— Start of EXCERPTED DATA —
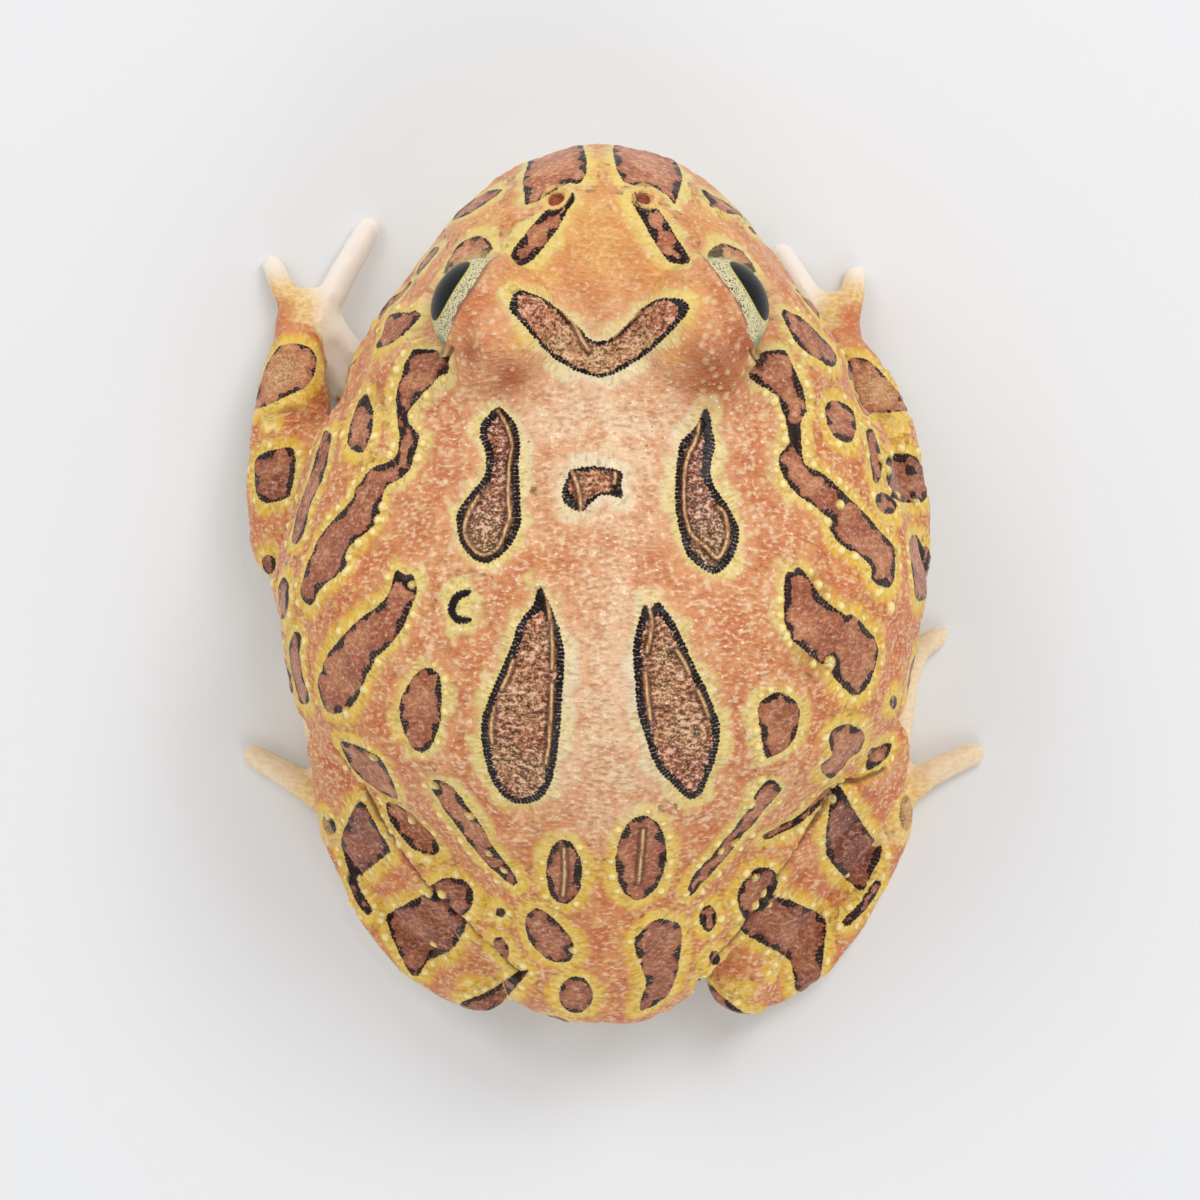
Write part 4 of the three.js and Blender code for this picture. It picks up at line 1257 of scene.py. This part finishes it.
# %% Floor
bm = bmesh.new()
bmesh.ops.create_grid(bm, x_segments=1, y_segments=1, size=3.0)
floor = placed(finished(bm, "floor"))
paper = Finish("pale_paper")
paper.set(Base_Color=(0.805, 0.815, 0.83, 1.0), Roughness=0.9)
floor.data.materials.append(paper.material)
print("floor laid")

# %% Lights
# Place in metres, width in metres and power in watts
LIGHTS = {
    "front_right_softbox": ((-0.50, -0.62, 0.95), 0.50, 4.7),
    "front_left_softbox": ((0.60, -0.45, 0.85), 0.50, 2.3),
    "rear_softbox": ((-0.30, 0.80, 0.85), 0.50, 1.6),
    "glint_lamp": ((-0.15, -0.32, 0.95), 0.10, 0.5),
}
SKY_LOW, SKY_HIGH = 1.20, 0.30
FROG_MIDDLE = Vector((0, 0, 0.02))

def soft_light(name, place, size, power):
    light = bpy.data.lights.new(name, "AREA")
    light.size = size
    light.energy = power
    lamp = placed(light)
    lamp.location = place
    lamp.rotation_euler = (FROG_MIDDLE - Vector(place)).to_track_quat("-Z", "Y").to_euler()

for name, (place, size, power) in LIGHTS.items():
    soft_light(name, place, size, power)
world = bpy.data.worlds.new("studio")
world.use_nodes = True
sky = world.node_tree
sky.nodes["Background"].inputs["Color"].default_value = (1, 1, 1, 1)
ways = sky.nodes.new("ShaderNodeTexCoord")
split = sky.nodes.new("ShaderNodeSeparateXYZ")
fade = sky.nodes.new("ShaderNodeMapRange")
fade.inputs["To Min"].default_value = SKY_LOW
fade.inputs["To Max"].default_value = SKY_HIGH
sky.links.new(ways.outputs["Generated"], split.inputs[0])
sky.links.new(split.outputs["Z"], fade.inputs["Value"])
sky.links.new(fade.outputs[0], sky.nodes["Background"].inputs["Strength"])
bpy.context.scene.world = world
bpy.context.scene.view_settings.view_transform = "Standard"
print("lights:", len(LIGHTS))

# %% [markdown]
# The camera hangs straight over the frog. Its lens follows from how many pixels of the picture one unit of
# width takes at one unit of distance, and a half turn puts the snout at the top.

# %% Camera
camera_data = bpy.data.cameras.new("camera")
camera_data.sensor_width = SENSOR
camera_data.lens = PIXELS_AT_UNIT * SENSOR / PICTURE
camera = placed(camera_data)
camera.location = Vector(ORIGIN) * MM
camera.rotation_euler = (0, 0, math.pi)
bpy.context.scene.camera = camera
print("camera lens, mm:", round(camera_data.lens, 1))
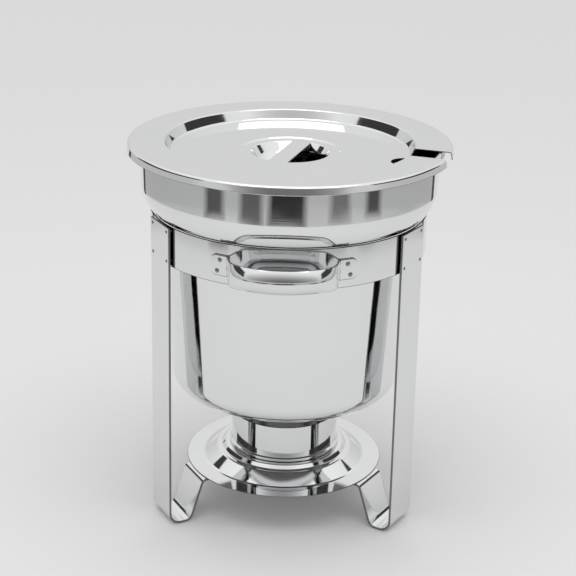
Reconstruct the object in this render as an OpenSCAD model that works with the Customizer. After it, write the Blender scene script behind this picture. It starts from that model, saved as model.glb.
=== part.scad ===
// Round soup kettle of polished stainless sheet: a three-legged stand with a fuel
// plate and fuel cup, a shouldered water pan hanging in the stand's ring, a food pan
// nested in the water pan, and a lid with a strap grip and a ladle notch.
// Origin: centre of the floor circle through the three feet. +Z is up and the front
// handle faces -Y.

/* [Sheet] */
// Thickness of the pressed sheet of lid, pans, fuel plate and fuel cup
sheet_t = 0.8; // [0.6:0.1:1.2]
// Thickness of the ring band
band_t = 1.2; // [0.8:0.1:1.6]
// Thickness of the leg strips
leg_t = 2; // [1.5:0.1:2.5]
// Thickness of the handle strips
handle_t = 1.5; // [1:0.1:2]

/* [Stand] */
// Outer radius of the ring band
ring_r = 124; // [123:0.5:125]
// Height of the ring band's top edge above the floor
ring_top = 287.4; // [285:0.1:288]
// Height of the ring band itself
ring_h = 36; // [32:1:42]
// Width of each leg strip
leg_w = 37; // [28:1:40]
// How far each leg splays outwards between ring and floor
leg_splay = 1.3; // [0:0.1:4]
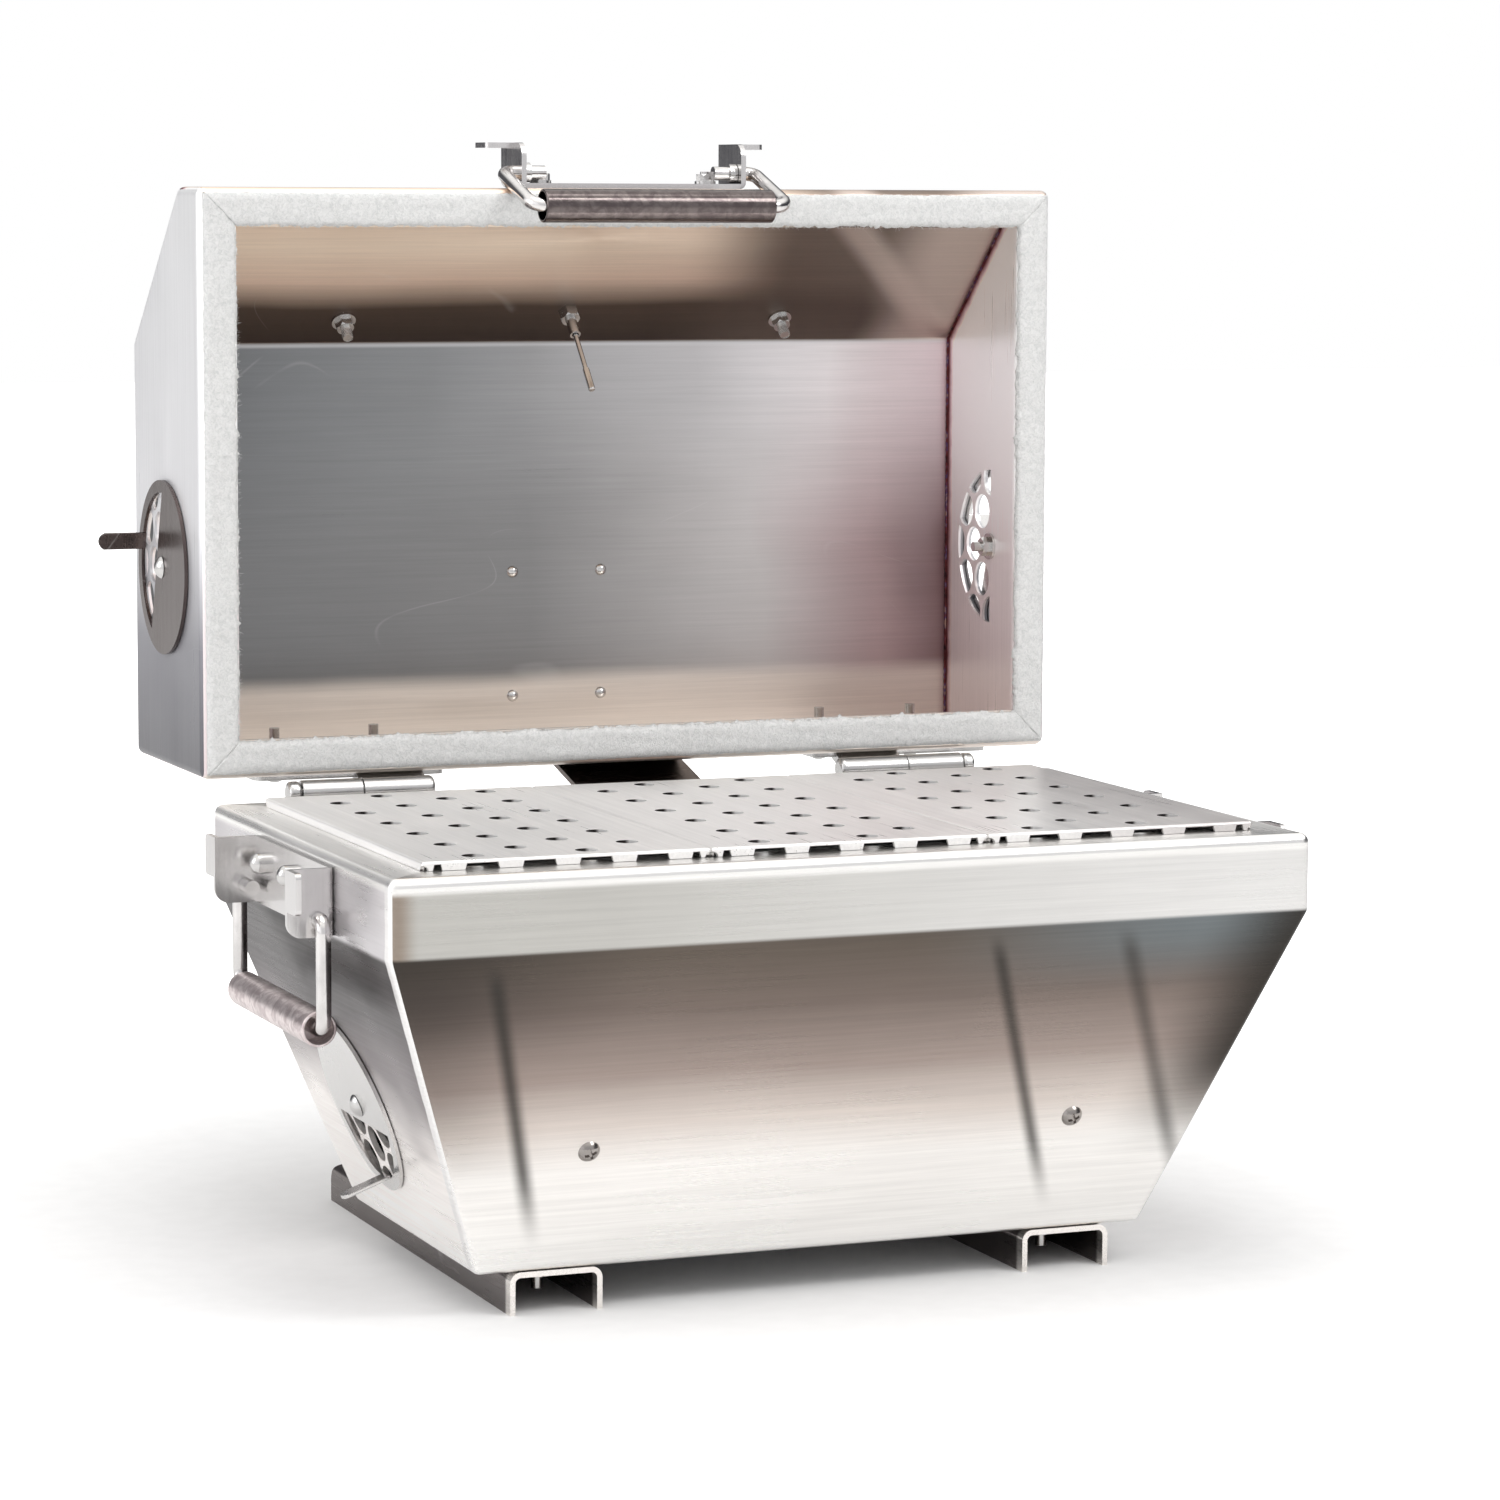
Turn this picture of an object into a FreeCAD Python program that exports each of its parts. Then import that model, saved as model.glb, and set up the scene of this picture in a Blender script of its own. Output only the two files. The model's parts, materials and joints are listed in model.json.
— End of EXCERPTED DATA —
- [AIM OF THE TASK]: Write the entire listing out again, word for word.

- [TASK SOLUTION]:
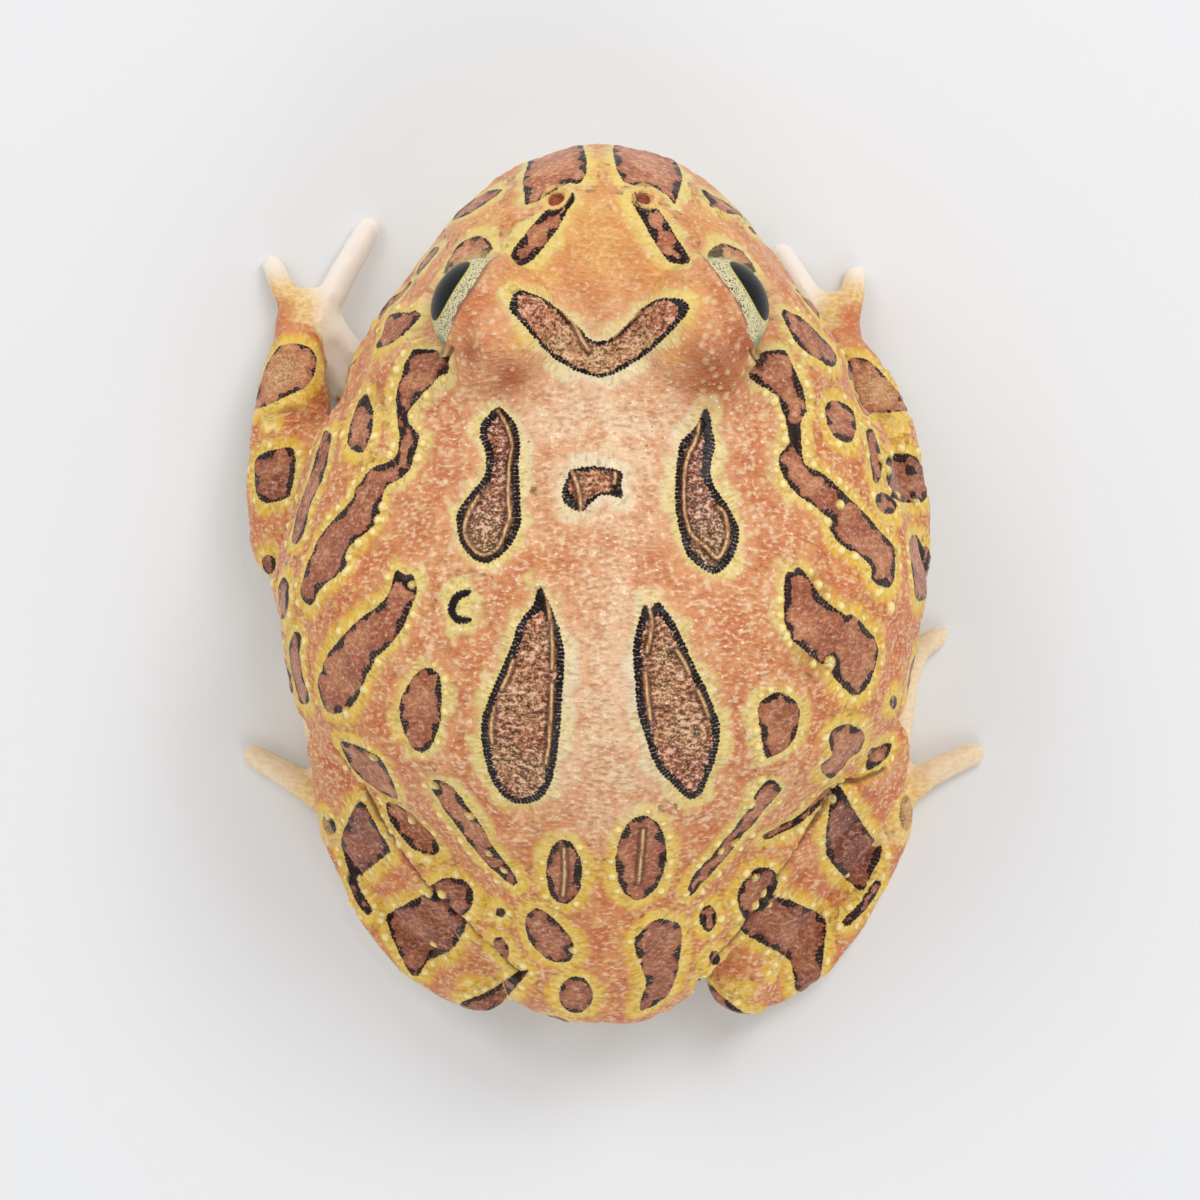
Write part 4 of the three.js and Blender code for this picture. It picks up at line 1257 of scene.py. This part finishes it.
# %% Floor
bm = bmesh.new()
bmesh.ops.create_grid(bm, x_segments=1, y_segments=1, size=3.0)
floor = placed(finished(bm, "floor"))
paper = Finish("pale_paper")
paper.set(Base_Color=(0.805, 0.815, 0.83, 1.0), Roughness=0.9)
floor.data.materials.append(paper.material)
print("floor laid")

# %% Lights
# Place in metres, width in metres and power in watts
LIGHTS = {
    "front_right_softbox": ((-0.50, -0.62, 0.95), 0.50, 4.7),
    "front_left_softbox": ((0.60, -0.45, 0.85), 0.50, 2.3),
    "rear_softbox": ((-0.30, 0.80, 0.85), 0.50, 1.6),
    "glint_lamp": ((-0.15, -0.32, 0.95), 0.10, 0.5),
}
SKY_LOW, SKY_HIGH = 1.20, 0.30
FROG_MIDDLE = Vector((0, 0, 0.02))

def soft_light(name, place, size, power):
    light = bpy.data.lights.new(name, "AREA")
    light.size = size
    light.energy = power
    lamp = placed(light)
    lamp.location = place
    lamp.rotation_euler = (FROG_MIDDLE - Vector(place)).to_track_quat("-Z", "Y").to_euler()

for name, (place, size, power) in LIGHTS.items():
    soft_light(name, place, size, power)
world = bpy.data.worlds.new("studio")
world.use_nodes = True
sky = world.node_tree
sky.nodes["Background"].inputs["Color"].default_value = (1, 1, 1, 1)
ways = sky.nodes.new("ShaderNodeTexCoord")
split = sky.nodes.new("ShaderNodeSeparateXYZ")
fade = sky.nodes.new("ShaderNodeMapRange")
fade.inputs["To Min"].default_value = SKY_LOW
fade.inputs["To Max"].default_value = SKY_HIGH
sky.links.new(ways.outputs["Generated"], split.inputs[0])
sky.links.new(split.outputs["Z"], fade.inputs["Value"])
sky.links.new(fade.outputs[0], sky.nodes["Background"].inputs["Strength"])
bpy.context.scene.world = world
bpy.context.scene.view_settings.view_transform = "Standard"
print("lights:", len(LIGHTS))

# %% [markdown]
# The camera hangs straight over the frog. Its lens follows from how many pixels of the picture one unit of
# width takes at one unit of distance, and a half turn puts the snout at the top.

# %% Camera
camera_data = bpy.data.cameras.new("camera")
camera_data.sensor_width = SENSOR
camera_data.lens = PIXELS_AT_UNIT * SENSOR / PICTURE
camera = placed(camera_data)
camera.location = Vector(ORIGIN) * MM
camera.rotation_euler = (0, 0, math.pi)
bpy.context.scene.camera = camera
print("camera lens, mm:", round(camera_data.lens, 1))
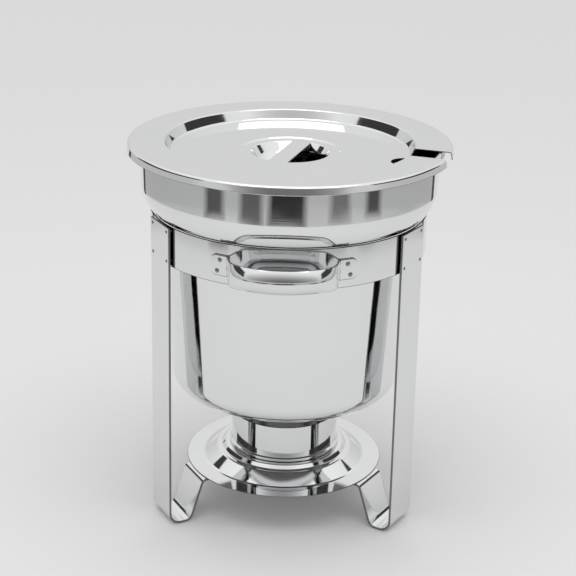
Reconstruct the object in this render as an OpenSCAD model that works with the Customizer. After it, write the Blender scene script behind this picture. It starts from that model, saved as model.glb.
=== part.scad ===
// Round soup kettle of polished stainless sheet: a three-legged stand with a fuel
// plate and fuel cup, a shouldered water pan hanging in the stand's ring, a food pan
// nested in the water pan, and a lid with a strap grip and a ladle notch.
// Origin: centre of the floor circle through the three feet. +Z is up and the front
// handle faces -Y.

/* [Sheet] */
// Thickness of the pressed sheet of lid, pans, fuel plate and fuel cup
sheet_t = 0.8; // [0.6:0.1:1.2]
// Thickness of the ring band
band_t = 1.2; // [0.8:0.1:1.6]
// Thickness of the leg strips
leg_t = 2; // [1.5:0.1:2.5]
// Thickness of the handle strips
handle_t = 1.5; // [1:0.1:2]

/* [Stand] */
// Outer radius of the ring band
ring_r = 124; // [123:0.5:125]
// Height of the ring band's top edge above the floor
ring_top = 287.4; // [285:0.1:288]
// Height of the ring band itself
ring_h = 36; // [32:1:42]
// Width of each leg strip
leg_w = 37; // [28:1:40]
// How far each leg splays outwards between ring and floor
leg_splay = 1.3; // [0:0.1:4]
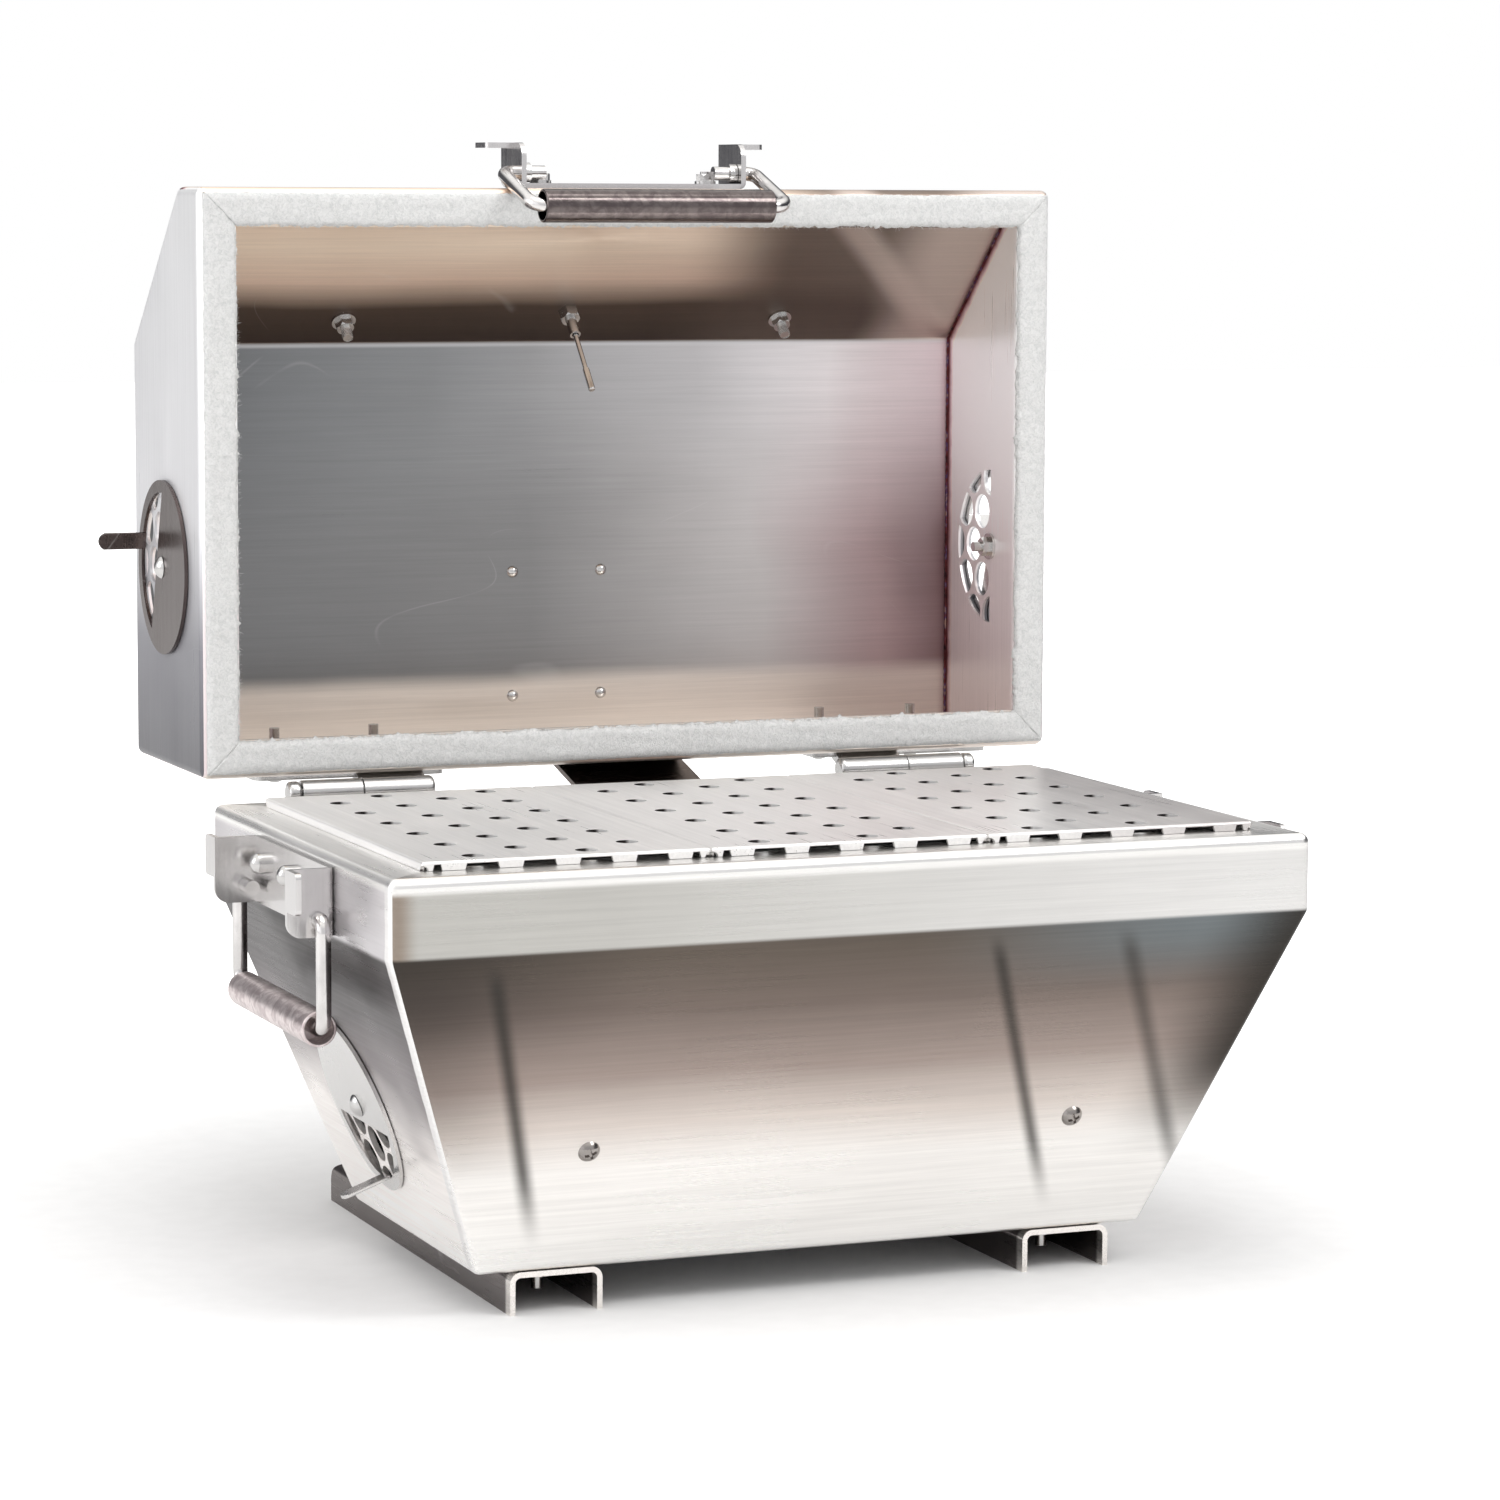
Turn this picture of an object into a FreeCAD Python program that exports each of its parts. Then import that model, saved as model.glb, and set up the scene of this picture in a Blender script of its own. Output only the two files. The model's parts, materials and joints are listed in model.json.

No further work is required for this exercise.